Maestros and music on mesmerizing Panjim night

The slowly rising moon pierced the inky darkness over the
vast expanse of the river Mandovi. Over yonder, were the two bridges where fast
moving flashes of light shone, vehicles criss-crossing them. As the night wore
on, the lights flashed slowly as  traffic
dropped. From the 6th floor terrace of the Panjim hotel where they were put up,
an eclectic bunch of musicians, who’ve done some minor things in life like
picking up Grammy Awards, like ice cream from the next door store, saw Goa, the
way we seldom do. The casino boats were on one side with their feeder boats
ferrying gamblers. But on the other side towards the bridges, towards old Goa
and the islands, this could well be the Bosphorous in Turkey, the confluence of
Asia and Europe. This was confluence of music and musicians all right – also of
Asia and Europe and Goa for three days this week, became their Bosphorous.

Some played on their favorite instruments – the flute, the
cello, the slide guitar and other percussion instruments, others sang. On two
of three nights, of the Sur Jahan music festival in Goa, the master himself-
Ale Moller- came out to the hotel terrace after a riveting concert and jammed
till dawn broke. Moller, easily the finest and the final authority on Swedish
folk music, is a genius, bringing Swedish folk to the high tables of world
music. He remains to this day a wandering minstrel, playing many myriad
instruments, with the Nordic version/ fusion of mandolin and the Grecian
bouzouki, (a result of his strong Greek influence) his most consistent
companion, with extended bass strings. The accordion, flutes, whistles, cow
horn all go with him on stage. Some of them came to the hotel terrace
overlooking the Mandovi on Thursday and Friday nights as the master played with
other musicians- sitting or around in a circle on the terrace floor

The master Moller, has lived in the mountains in Sweden, where
cold and importantly dark winters, led to music being created to reflect the
times, such as his tribute to the sun. And then India happened in a way very
few knew. His older brother, also a musician travelled to India and heard Shehnai
maestro, Ustad Bismillah Khan performing. On an impulse he picked up many of
his long playing records and took them home. When his brother Ale heard them,
his life and his music changed. The Jazz trumpeter imbibed flute and flute like
instruments in his repertoire of music and that’s the way it has been. He in a
conversation with a friend on that terrace in a Panjim hotel revealed this.
Yours truly was unfortunately not within ear shot of this mesmerizing conversation.

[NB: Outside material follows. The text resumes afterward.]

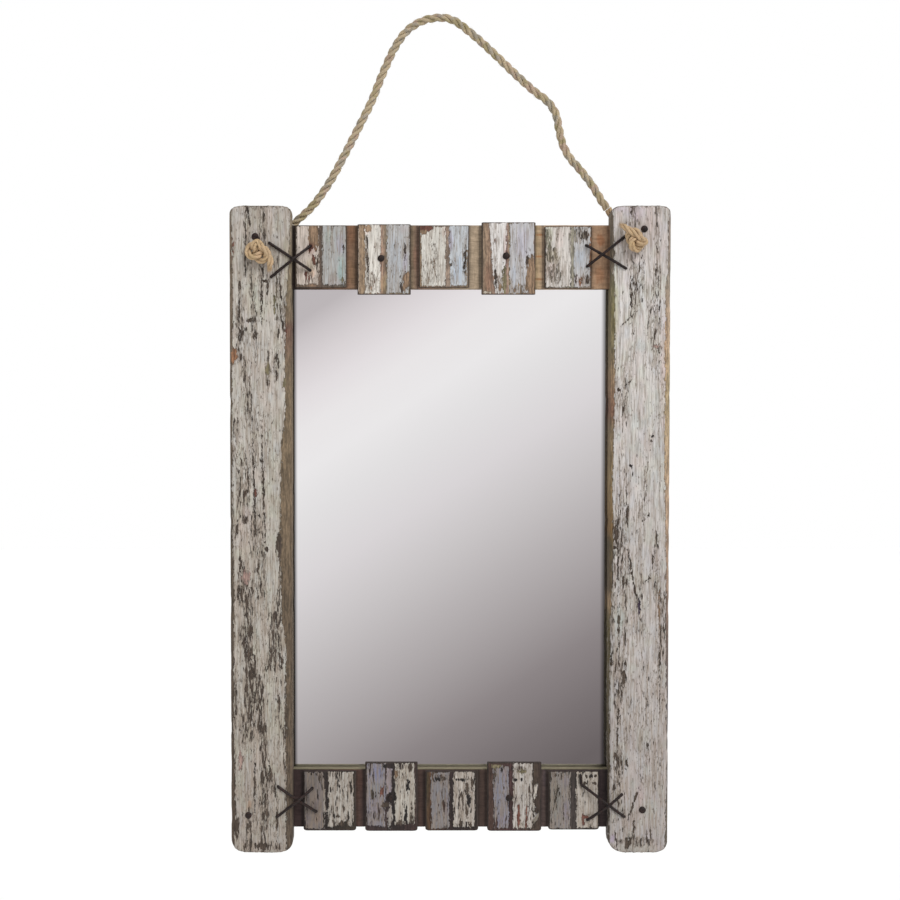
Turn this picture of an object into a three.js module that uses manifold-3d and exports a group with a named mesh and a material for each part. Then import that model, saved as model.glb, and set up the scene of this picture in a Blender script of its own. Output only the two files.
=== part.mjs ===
// A wall mirror made of old shutter wood. Two posts carry a board across the top and one across the bottom,
// five louvre slats lie on the front of each board, crossed wires lace the four corners, and a rope knotted
// on the front of both posts hangs the mirror from a hook.
//
// Millimetres, +Z up. The mirror faces -Y and the wall is the plane Y = 0. The origin is the hook: the point
// on the wall under the top of the rope.

import * as THREE from "three";
import { mergeVertices } from "three/addons/utils/BufferGeometryUtils.js";
import Module from "manifold-3d";

// ---------------------------------------------------------------------------------- driving dimensions

const GAP = 0.3; // between two pieces that touch
const HOLE_END_ROOM = 1; // free depth past the end of what sits in a hole

// Posts
const POST_WIDTH = 56;
const POST_DEPTH = 36;
const POST_HEIGHT = 600;
const POST_EDGE_ROUND = 4; // worn front edges
const OPENING_WIDTH = 294; // from post to post

// Boards of the rails, tenoned into the posts
const BOARD_THICKNESS = 12;
const BOARD_SETBACK = 13; // the boards' front lies this far behind the posts' front
const TENON_LENGTH = 46;
const TENON_THICKNESS = 8;
const TOP_BOARD_HEIGHT = 59;
const TOP_BOARD_DROP = 17.5; // below the posts' tops
const BOTTOM_BOARD_HEIGHT = 55;
const BOTTOM_BOARD_RISE = 20; // above the posts' feet

// Slats
const SLAT_SPACING = 9.8; // between the slats of an even row, which fill the opening
const SLAT_THICKNESS = 5;
const LONG_SLAT_THICKNESS = 6.5;
const SLAT_EDGE_ROUND = 1.8;

// Glass, and what holds it
const REBATE_WIDTH = 8; // cut into each post's inner back edge
const GLASS_THICKNESS = 3;
const GLASS_COVER = 9; // the glass reaches this far behind each board
const GLASS_PLAY = 1; // free space at the glass's sides and top
const PANEL_THICKNESS = 3;
const BATTEN_HEIGHT = 34;

// Turn buttons, and the screws that they swing on
const BUTTON_WIDTH = 12;
const BUTTON_TAIL = 7; // from the pivot to the short end
const BUTTON_REACH = 27; // from the pivot to the long end
const BUTTON_THICKNESS = 1.5;
const BUTTON_PIVOT_FROM_GLASS = 16; // from the edge of the batten next to the glass
const BUTTON_FROM_CENTRE = 80;
const PIVOT_SHANK_RADIUS = 2;
const PIVOT_HEAD_RADIUS = 3.8;
const PIVOT_HEAD_HEIGHT = 1.4;
const PIVOT_SHANK_LENGTH = 8;
const SCREW_TIP_LENGTH = 3;

// Countersunk screws through the battens
const BATTEN_SCREW_RADIUS = 1.7;
const BATTEN_SCREW_HEAD_RADIUS = 3.6;
const BATTEN_SCREW_HEAD_DEPTH = 2;
const BATTEN_SCREW_LENGTH = 13;
const BATTEN_SCREW_FROM_END = 30; // the outer ones, from the batten's ends

// Nails
const NAIL_RADIUS = 1.5;
const NAIL_HEAD_RADIUS = 3.2;
const NAIL_HEAD_HEIGHT = 1.3;
const NAIL_TIP_LENGTH = 3;
const POST_NAIL_LENGTH = 27;
const SLAT_NAIL_LENGTH = 14;

// Lacing wires
const WIRE_DIAMETER = 2.2;
const WIRE_BEND_RADIUS = 2.4;
const WIRE_HOLE_ROOM = 0.8; // around the wire, worn by its bend
const WIRE_CROSSING_ROOM = 0.8; // between two crossed wires
const WIRE_DEPTH_IN_POST = 9.5;
const WIRE_DEPTH_IN_SLAT = 11.5;

// Rope
const ROPE_DIAMETER = 7.5;
const ROPE_BEND_RADIUS = 15; // where it turns from the hole into the groove behind the post
const ROPE_FROM_WALL = 4.6; // its centre line in the groove
const KNOT_RADIUS = 11.8;
const KNOT_HEIGHT = 16;
const HOOK_FROM_CENTRE = -6;
const HOOK_ABOVE_POSTS = 171.6;

// Worn corners of the posts, as radii of their front view.
const POST_CORNERS = {
  left: { footOuter: 13, footInner: 12, topInner: 8, topOuter: 8 },
  right: { footOuter: 11, footInner: 14, topInner: 9, topOuter: 7 },
};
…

Moller’s greatness is couched by his extreme simplicity. He
is indeed one of the best musicians on the planet today, and he doesn’t need to
flout his several Grammy awards to establish his credentials.

 But he did tell us
later, chatting with us like a loving elder, how important it was to preserve
traditional music and go back to our roots. He, so very graciously acknowledged
the Indian greats of the various gharanas
of music, for doing this. And though he enhances the instruments he plays –
mandolin, the cow horn, among others, he is actually an influencer par
excellence. He does this by directing musicians to move back to their roots to
keep alive folk traditions.

And he attracts greats who feel the same, and whose string
instruments and pipes swear by their fingers. Three of them were also here for
the Goa edition of Sur Jahan (the world music festival held annually), playing
traditional folk (also called roots music).

Afro Norwegian Solo Cissokho with his Kora filled notes
(Kora is a traditional African string instrument), Ellika Frisell one of
Sweden’s most famous folk musicians and percussionist Rafael Sida with roots in
Afro-Cuban and Latin percussion traditions, were here too. Rafael moved to
Sweden from Mexico in the 1970s and is a big name in jazz and world music in
Sweden. And again, only because awards are a quick way to convey greatness in
limited space, we say this. The BBC World Music Award 2003, the Swedish Grammy
2005 and Swedish prize for best folk music independent 2003 are just  a few 
the ‘Elika –Solo- Rafael’ trio have picked up on their journey.

 They played as a trio
in Goa, but it was obvious that they have shared music space with Ale Moller in
Sweden a lot. Their chemistry on stage, and surely off stage, on that Panjim
hotel terrace, with humble awestruck music lovers like yours truly, as they
jammed all night till the sun rose, brightening up the Mandovi, was their gift
to mankind.

 They in turn met
other Indian greats too. For instance during a workshop – one of the highlights
of the Sur Jahan festival, which world music impresario Amitava Bhattacharya
and his institution bangalanatak.com bring to Kolkata and Goa – the intense
musical interaction between the Swedish greats and Bengal’s wandering baul guru Tarak Khyapa (literally
meaning in Bengali, Tarak the crazy), who lives in an ashram in rural Bengal
keeping the baul traditional alive,
kept us spellbound.

They are all soul soothers and lifters, masters of music and
servants of tradition. Each a fragment, a gem in a kaleidoscope of music, human
and humane, masters of the only language all humanity can understand- music.